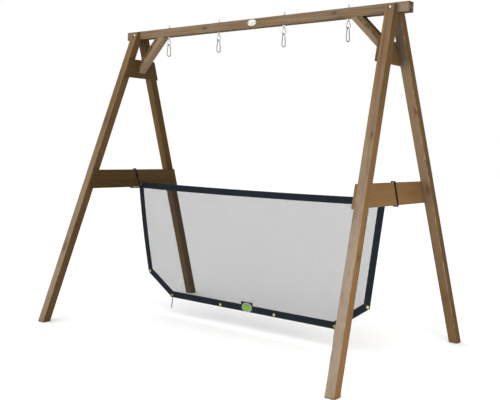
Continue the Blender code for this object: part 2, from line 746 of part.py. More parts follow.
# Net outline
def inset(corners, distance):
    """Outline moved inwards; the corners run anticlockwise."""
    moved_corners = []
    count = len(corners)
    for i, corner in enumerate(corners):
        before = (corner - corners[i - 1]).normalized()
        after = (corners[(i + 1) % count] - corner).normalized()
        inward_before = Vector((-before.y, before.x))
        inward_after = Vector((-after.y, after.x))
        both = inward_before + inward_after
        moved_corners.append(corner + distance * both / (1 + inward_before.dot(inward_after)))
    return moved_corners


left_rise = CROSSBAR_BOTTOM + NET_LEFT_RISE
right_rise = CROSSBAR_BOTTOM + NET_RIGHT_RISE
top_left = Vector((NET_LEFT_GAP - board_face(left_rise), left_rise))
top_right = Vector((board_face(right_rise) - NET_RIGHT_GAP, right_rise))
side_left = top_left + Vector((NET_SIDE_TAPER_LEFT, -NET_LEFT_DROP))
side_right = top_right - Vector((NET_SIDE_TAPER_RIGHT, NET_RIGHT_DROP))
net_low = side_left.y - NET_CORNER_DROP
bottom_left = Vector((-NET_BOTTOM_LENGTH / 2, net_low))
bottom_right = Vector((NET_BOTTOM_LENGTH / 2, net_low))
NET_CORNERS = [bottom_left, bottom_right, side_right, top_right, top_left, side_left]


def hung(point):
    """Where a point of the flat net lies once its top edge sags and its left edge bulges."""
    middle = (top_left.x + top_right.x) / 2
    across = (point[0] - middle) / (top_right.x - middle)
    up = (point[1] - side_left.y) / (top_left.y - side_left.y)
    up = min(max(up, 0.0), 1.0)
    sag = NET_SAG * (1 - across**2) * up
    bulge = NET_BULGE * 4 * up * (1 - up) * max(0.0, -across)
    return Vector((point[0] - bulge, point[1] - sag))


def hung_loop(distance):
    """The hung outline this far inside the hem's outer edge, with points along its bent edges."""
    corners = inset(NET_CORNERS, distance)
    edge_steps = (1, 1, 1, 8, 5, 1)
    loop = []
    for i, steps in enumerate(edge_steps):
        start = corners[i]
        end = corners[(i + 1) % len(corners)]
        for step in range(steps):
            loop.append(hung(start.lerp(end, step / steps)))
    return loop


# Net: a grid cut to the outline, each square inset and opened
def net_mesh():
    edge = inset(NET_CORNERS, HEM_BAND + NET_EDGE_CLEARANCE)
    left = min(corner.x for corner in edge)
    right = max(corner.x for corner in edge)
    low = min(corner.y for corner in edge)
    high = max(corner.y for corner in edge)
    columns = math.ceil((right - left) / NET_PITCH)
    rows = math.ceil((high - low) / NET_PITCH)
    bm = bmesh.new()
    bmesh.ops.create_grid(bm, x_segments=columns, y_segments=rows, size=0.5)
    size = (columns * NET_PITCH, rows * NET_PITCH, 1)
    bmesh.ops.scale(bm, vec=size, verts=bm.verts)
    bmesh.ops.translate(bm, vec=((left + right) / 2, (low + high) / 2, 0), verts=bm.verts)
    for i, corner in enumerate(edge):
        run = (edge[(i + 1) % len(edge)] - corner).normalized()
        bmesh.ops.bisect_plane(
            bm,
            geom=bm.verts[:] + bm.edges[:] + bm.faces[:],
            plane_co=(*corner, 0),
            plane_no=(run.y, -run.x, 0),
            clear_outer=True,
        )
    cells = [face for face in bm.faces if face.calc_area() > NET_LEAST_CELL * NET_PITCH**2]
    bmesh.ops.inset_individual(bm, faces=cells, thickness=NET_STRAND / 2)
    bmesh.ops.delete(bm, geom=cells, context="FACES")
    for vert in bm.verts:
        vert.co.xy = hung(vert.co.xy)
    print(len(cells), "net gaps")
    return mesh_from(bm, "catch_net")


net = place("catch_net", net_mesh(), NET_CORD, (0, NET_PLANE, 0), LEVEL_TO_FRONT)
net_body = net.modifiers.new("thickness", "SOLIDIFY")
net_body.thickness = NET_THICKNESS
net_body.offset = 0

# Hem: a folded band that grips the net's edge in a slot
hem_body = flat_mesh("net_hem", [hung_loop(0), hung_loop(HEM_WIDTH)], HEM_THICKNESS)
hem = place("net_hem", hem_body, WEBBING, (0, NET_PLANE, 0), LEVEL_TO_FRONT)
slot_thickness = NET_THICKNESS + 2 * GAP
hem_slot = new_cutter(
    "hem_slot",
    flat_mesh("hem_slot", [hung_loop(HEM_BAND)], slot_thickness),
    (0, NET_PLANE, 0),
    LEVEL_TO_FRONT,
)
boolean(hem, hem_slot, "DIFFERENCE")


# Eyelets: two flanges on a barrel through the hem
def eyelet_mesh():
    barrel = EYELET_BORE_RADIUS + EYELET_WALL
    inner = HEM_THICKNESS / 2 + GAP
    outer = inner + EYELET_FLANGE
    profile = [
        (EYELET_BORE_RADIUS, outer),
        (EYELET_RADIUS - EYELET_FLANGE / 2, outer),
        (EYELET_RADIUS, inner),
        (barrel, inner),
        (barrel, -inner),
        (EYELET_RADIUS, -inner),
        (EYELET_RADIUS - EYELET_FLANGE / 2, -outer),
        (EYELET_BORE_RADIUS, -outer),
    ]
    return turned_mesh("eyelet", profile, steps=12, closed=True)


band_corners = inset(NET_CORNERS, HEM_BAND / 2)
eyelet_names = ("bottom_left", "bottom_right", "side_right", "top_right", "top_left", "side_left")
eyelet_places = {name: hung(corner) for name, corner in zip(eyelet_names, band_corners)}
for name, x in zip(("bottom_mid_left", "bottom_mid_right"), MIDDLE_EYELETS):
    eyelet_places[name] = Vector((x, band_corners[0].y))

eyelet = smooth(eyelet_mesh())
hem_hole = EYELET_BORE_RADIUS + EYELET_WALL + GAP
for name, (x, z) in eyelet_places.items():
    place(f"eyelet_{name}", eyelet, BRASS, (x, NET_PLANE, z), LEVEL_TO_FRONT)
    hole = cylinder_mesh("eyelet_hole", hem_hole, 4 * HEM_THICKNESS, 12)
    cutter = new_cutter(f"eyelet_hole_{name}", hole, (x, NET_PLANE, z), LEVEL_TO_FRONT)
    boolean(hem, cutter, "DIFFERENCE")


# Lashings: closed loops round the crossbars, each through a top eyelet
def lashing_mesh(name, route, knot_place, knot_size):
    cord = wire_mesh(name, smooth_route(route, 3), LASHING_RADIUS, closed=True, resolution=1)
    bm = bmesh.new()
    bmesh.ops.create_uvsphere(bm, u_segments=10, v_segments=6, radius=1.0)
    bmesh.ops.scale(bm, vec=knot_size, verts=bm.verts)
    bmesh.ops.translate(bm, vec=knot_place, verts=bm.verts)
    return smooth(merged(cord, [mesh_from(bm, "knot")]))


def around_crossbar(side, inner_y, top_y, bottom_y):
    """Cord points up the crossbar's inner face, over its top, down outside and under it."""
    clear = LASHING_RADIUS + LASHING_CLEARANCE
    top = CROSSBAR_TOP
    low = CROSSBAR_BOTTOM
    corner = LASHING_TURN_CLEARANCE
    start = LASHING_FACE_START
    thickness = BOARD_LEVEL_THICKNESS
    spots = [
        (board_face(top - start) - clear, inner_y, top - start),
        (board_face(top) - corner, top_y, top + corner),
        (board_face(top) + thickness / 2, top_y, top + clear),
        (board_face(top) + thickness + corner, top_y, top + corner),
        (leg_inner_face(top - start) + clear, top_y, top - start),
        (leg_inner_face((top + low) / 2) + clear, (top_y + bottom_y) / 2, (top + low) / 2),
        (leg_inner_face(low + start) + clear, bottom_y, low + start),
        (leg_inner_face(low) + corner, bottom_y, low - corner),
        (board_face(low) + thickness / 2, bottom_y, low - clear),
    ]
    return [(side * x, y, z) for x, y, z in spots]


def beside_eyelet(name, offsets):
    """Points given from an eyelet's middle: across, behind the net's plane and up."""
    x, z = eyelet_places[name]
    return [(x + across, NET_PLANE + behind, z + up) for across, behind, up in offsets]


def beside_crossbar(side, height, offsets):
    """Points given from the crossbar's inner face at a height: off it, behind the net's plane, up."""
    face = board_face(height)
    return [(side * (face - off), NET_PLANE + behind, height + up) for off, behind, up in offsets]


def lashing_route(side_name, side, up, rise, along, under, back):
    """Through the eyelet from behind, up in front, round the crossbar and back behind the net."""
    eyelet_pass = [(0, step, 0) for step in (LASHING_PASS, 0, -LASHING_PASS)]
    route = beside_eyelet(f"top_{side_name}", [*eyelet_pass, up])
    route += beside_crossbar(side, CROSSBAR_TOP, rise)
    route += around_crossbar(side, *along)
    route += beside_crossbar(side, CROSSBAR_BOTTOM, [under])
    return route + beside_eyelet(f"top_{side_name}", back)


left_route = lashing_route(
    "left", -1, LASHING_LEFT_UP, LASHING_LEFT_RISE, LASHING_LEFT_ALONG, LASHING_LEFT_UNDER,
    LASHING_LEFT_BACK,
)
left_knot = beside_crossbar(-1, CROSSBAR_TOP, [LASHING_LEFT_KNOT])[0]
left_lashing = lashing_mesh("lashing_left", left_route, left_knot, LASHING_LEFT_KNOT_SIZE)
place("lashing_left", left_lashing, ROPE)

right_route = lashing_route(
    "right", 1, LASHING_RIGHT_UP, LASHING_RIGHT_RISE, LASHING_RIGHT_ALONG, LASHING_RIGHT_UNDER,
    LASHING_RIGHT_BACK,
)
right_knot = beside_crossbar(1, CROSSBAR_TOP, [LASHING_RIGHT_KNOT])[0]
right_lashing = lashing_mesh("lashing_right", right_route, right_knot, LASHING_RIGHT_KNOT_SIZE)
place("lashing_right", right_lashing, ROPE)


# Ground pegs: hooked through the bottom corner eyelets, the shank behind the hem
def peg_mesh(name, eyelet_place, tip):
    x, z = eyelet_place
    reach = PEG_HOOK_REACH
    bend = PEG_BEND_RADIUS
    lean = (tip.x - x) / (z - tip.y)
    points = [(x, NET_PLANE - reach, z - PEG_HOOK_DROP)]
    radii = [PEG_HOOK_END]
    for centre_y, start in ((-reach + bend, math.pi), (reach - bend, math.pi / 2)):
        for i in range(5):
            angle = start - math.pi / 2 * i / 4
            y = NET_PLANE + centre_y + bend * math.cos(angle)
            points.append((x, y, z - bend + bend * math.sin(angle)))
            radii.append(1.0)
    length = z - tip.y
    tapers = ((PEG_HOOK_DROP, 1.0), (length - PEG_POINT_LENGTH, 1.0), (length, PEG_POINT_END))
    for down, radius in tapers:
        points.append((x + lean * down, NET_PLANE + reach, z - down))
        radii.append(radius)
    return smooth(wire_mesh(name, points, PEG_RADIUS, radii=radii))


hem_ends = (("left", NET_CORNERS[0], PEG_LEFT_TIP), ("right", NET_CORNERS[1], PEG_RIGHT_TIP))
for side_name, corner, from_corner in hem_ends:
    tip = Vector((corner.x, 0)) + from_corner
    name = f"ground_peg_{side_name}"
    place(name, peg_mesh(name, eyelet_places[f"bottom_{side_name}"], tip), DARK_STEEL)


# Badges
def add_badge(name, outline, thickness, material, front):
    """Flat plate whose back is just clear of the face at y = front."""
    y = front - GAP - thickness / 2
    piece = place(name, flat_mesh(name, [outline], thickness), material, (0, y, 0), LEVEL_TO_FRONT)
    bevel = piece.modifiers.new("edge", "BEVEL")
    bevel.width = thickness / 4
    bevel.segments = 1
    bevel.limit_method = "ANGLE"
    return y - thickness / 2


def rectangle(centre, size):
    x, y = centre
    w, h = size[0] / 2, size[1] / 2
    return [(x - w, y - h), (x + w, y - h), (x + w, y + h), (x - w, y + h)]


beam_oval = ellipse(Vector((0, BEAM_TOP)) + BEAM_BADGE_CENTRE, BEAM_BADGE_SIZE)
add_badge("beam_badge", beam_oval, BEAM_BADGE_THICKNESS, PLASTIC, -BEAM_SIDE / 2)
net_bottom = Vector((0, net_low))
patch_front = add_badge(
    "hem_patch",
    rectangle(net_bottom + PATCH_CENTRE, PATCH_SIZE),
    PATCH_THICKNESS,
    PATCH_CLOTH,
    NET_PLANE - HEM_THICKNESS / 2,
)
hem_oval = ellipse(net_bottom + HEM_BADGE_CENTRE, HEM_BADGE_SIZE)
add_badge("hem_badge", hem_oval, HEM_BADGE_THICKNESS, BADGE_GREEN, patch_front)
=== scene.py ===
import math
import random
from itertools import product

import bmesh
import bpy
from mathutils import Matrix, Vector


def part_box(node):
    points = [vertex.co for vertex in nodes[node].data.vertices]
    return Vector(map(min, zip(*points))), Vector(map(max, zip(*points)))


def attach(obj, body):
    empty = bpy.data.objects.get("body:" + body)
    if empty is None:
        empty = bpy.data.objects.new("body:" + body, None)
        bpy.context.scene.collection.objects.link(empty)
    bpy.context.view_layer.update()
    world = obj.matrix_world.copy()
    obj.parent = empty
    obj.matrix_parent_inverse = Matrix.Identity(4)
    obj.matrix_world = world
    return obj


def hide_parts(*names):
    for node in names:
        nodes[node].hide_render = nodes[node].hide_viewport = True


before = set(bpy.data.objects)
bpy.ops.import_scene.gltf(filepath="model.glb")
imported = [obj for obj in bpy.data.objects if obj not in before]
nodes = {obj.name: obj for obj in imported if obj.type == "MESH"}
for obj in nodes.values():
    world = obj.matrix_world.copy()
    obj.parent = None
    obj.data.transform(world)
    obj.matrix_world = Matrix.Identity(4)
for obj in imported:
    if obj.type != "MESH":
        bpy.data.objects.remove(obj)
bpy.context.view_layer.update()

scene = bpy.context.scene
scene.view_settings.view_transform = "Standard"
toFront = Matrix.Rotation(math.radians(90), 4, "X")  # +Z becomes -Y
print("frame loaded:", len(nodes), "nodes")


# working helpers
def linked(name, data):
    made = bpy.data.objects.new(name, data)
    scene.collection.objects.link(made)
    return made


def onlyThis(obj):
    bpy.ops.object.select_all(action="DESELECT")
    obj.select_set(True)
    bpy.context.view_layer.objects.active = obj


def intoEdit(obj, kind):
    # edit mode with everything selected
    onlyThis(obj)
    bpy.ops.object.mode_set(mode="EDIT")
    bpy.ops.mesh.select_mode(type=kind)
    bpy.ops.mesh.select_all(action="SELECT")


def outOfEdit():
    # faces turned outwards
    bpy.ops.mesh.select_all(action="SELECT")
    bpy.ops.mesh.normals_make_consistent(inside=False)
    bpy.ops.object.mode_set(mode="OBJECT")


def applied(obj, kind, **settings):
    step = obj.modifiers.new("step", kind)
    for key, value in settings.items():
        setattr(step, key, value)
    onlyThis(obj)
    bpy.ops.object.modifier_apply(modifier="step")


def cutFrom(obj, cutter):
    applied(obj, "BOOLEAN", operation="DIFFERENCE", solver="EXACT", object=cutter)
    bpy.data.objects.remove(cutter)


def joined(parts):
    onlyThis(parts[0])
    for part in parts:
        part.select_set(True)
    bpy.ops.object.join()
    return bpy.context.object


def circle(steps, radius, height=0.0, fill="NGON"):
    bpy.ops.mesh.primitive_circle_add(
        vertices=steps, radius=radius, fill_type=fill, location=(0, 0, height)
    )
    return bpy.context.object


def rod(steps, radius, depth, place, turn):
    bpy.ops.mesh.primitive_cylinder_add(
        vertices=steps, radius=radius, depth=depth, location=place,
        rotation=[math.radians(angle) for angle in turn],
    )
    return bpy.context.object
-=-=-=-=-
- [EXERCISE]: Point out every line holding the string "nodes" and copy it.

- [RESULT OF THIS TASK]:
    points = [vertex.co for vertex in nodes[node].data.vertices]
        nodes[node].hide_render = nodes[node].hide_viewport = True
nodes = {obj.name: obj for obj in imported if obj.type == "MESH"}
for obj in nodes.values():
print("frame loaded:", len(nodes), "nodes")